Other things that may bother you during this time are: The volume at which they chew, the sound they make when they sneeze, the way they type like they have a personal grudge against the keyboard, how close to other cars they drive, how they drive exactly 1k under the speed limit at all times... I could go on, but my point is all these itty bitty little things they do can cause rage blackouts if you have spent too long in their presence. My advice? spend your friend time wisely. Quality is better than quantity in many cases. Avoid each other at 'that time of the month' and if you plan to spend longer than a week in each others company, throw a few 'Me' days in there somewhere.. to give you space to breath!
Oh no you didn't!
Then there is that moment in time, when you say something you really just wish you didn't. I am a girl so I like to blame all these moments on it being "that time of month" but reality is, if you are friends with someone, you are probably going to p*** them off at some point or other.. unless you are the Queen of Tact.(I for one am far from it!)
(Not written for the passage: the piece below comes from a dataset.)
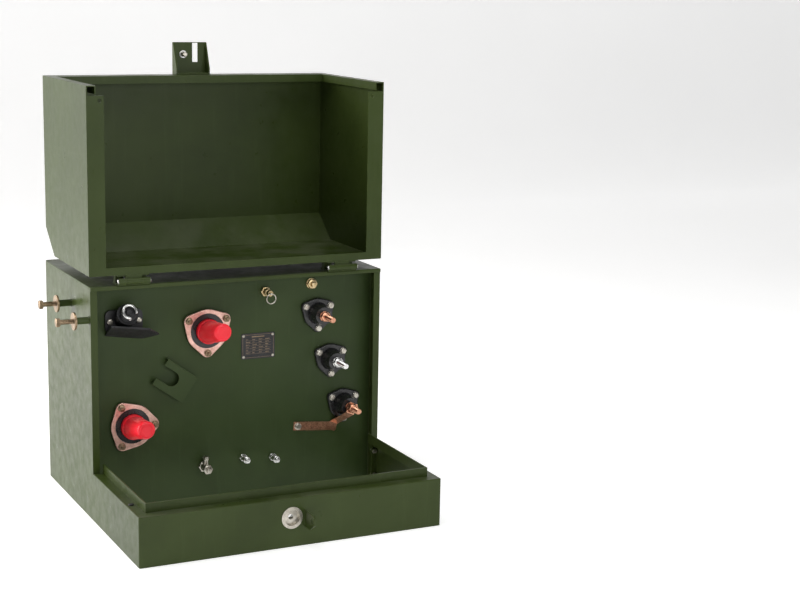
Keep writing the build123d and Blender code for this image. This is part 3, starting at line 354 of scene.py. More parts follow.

The thing you say may not matter, it could be said in the heat of the moment, (too much friend time?), or maybe you really meant it, perhaps you were just trying to help them out, in your own round-a-bout kind of way.. regardless of the cause, these "oh no you didn't!" moments usually work themselves out. My personal solution is time, followed by a sincere apology. Time gives you the chance to be sincere about it, and them the time to heal the wound & hopefully miss you a bit too.
Just remember, next time they say they are feeling a little puffy, NOT to liken their face to Elephantitus!
Boys, love and all things mooshy.
If you are a girl, there HAS to have been a time atleast ONCE in your life, you have shared a crush on a boy with your best friend. If you are both lucky, he will deign to notice either of you exist, but often is the case he chooses one of you over the other.. and then things get kind of messy.
If you are good friends, you will decide that friendship conquers all, and one will be happy for the other, should they luck in on love. But if you are a human being, and have any feelings, they will probably get squashed.. you will no doubt be prone to the odd spot of jelousy. Just try to remember, other guys will come along, and by that time she will probably believe romance is dead and love is akin to climbing mountains. You can flaunt your new found enthusiasm for love and all things cheesy til the cows come home! Just keep in mind, if things go asunder, you do still want her to be there to pick you up, so maybe go easy on the flaunting!!
Don't forget those friends that you never get around to seeing, you could almost be worlds apart. It's not that you love them any less, or that you don't miss them from time to time, but fate just never quite coincides with the meeting of your two souls.. errr... I mean.. your just too lazy.
Anyway, the longer you haven't spoken to this friend, the later you leave it, the awkwarder it becomes. You search your brain for an excuse to explain away the months inbetween your last catch up... the years you have let pile up since you last sought them out.. basically poking a needle in your eye is a more attractive option than picking up that phone right now.
My advice? Try to remember that THEY haven't contacted YOU either, and probably feel equally guilty. I bet if you made the first move, they would be too grateful to ask you anything awkward like "so why haven't I heard from you beyotch?"
The last problem I will talk about is Deaf Friends. I am not talking about the hearing impaired (unless by choice), rather I am talking about the friends, who no matter the countless times they ask for your advice, just never seem to take it.
The friends who seem to make the same mistakes over and over, despite your best efforts to dissuade them. The friends who walk into trouble with their eyes closed and fingers in their ears, all the while you are desperately trying to steer them in a safer direction!
Unfortunately this is a trial that nearly every friendship must face, and I believe it is the true test of friendship.
A true friend, will love you, not for your bad decisions, as numerous as they may be, but for your best intentions, even if they don't understand why you do half the things you do. My theory? they aren't listening, not because they don't value your advice, it is just that sometimes in life we all need to make our own mistakes in order to learn from them. So just be a good friend, listen, give out advice if you want to, but don't get too hung up on whether they follow through or not, the important thing is just to be there for them if things get messy.
In summary, friends are multi faceted things, much like precious gems... they sparkle, they glimmer, they make you feel fabulous... but they can also be pricey, so when you have them, you don't want to lose them... they can be hard to replace.
Treat with care and treasure them with your heart.
Some friends may resemble a lump of coal at times, but underneath they may be a diamond, think carefully before tossing them.